One of the most sought-after women artists on the market

In France, Joan Mitchell collaborated with the Parisian gallerist Jean Fournier, a pioneer in the discovery of Abstract Expressionists in France. His energetic promotion of her work led to it being integrated into a number of important private and public collections, including that of the Pompidou Center. But her popularity was substantially stronger in the United States where Mitchell’s works were acquired by around thirty museums across the country as well as by major private collectors. It is therefore no surprise that the American auction market for her works is ten times larger (in volume) than in France and in 2023 it accounted for 93% of her annual auction turnover.

Mitchell’s turnover at auction (copyright Artprice.com)

Since 2018, when international gallerist David Zwirner took control of Mitchell’s estate, the international recognition and popularity of Joan Mitchell’s work has substantially increased, and so too has her market visibility. Just two weeks after David Zwirner’s official announcement of his gallery’s decision to represent Mitchell’s works, Christie’s sold her painting Blueberry in New York for $16.6 million against a high estimate of $7 million.

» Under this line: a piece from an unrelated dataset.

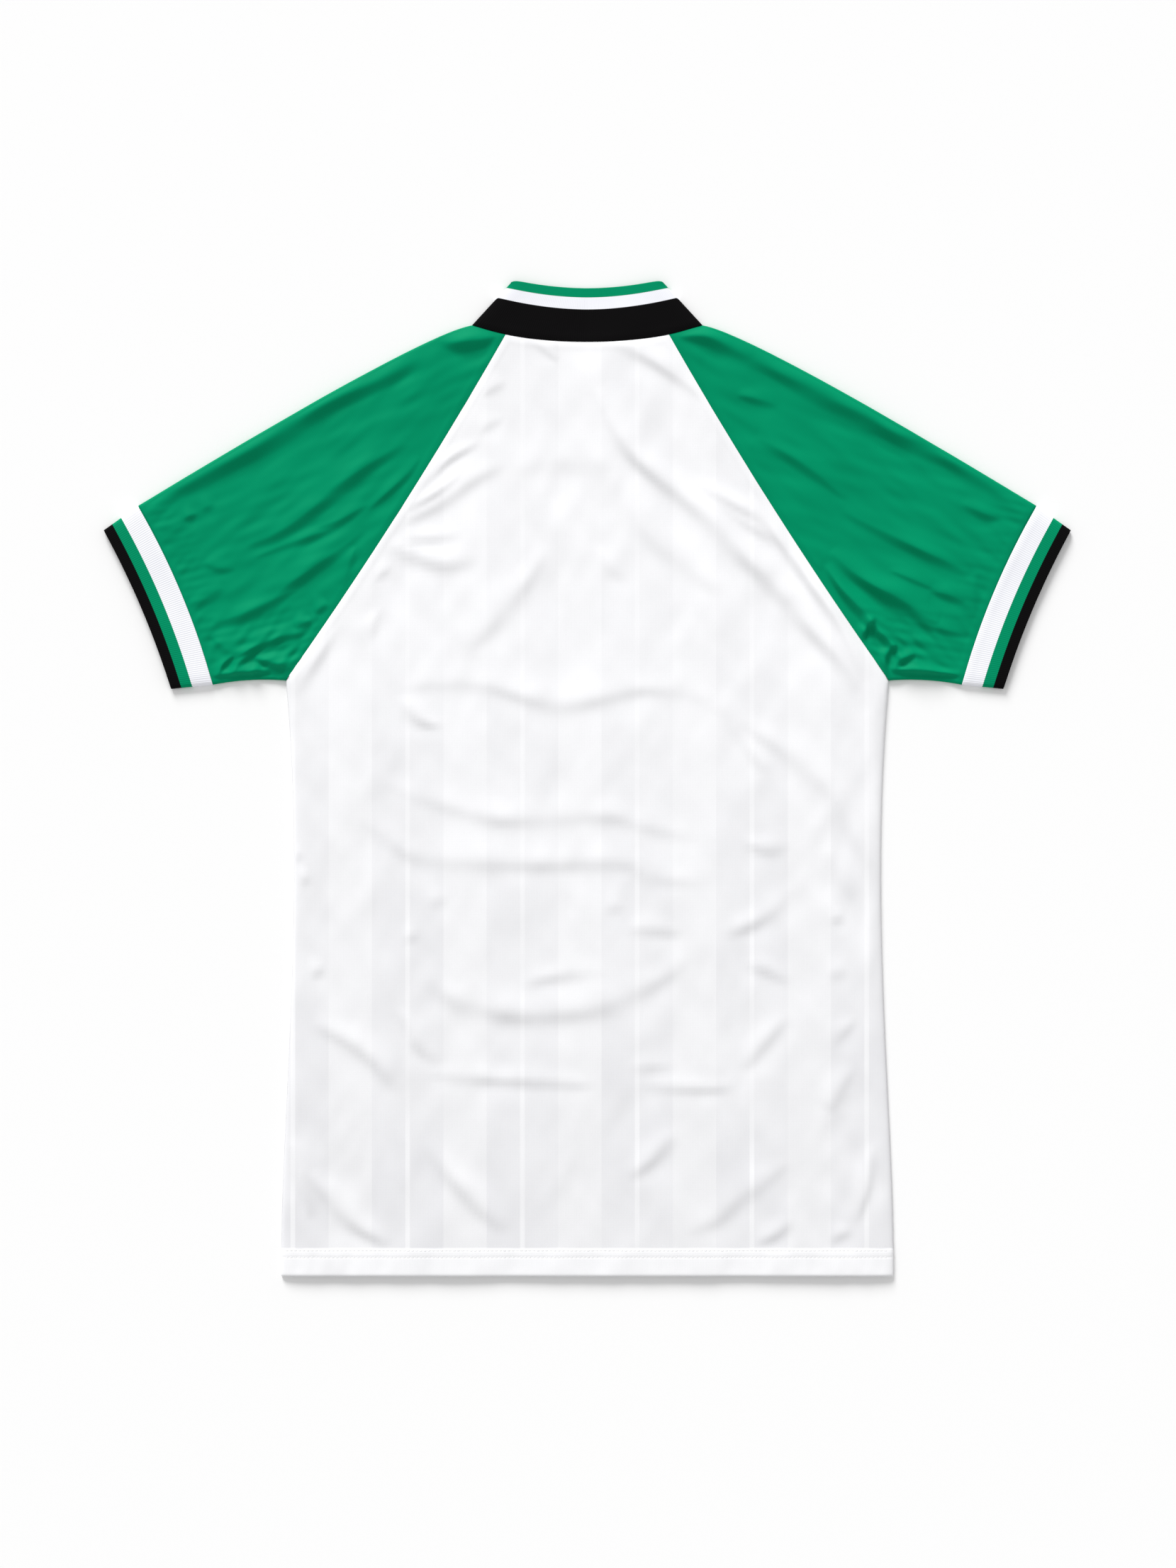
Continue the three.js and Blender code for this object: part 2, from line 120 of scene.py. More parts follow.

Over the following years, her prices further inflated: her diptych La Grande Vallée VII (1983), acquired for $330,000 in 1989, was resold for $14.5 million (44 times higher) in 2020. In total, since 2018, 13 out of the 14 Mitchell works offered at auction have fetched auction results above the $10 million threshold, with the prices of her large diptychs multiplying five or six times in around ten years. According to Alexander Rotter, President of Christie’s Post-War and Contemporary Art Department in New York, this price acceleration constitutes a long overdue market adjustment. In 2023, Joan Mitchell’s work reached new auction milestones with two paintings each fetching over $27 million.

Joan Mitchell price index at auction (copyright Artprice.com)

Mitchell’s example is also very representative of a more general revaluation of other major 20th century female artists, an increasing number of whom are fetching top bracket prices. Ten years ago, Joan Mitchell was the only woman ranked among the world’s top 50 artists based on her annual sales turnover. Today, she shares this privilege with four other artists: Yayoi Kusama, Georgia O’Keefe, Louise Bourgeois and Cecily Brown. Mitchell often made fun of being a “lady painter”, but in 2023 she was the twelfth most sought-after artist on the global auction market, with a turnover of $112.6 million, higher than the turnovers of the American giants of abstract art, Mark Rothko and Cy Twombly. Indeed, exceeding the $100 million threshold in annual turnover also has symbolic importance, because, until now, this level of demand was always reserved for male artists, with the exception of the Japanese artist Yayoi KUSAMA.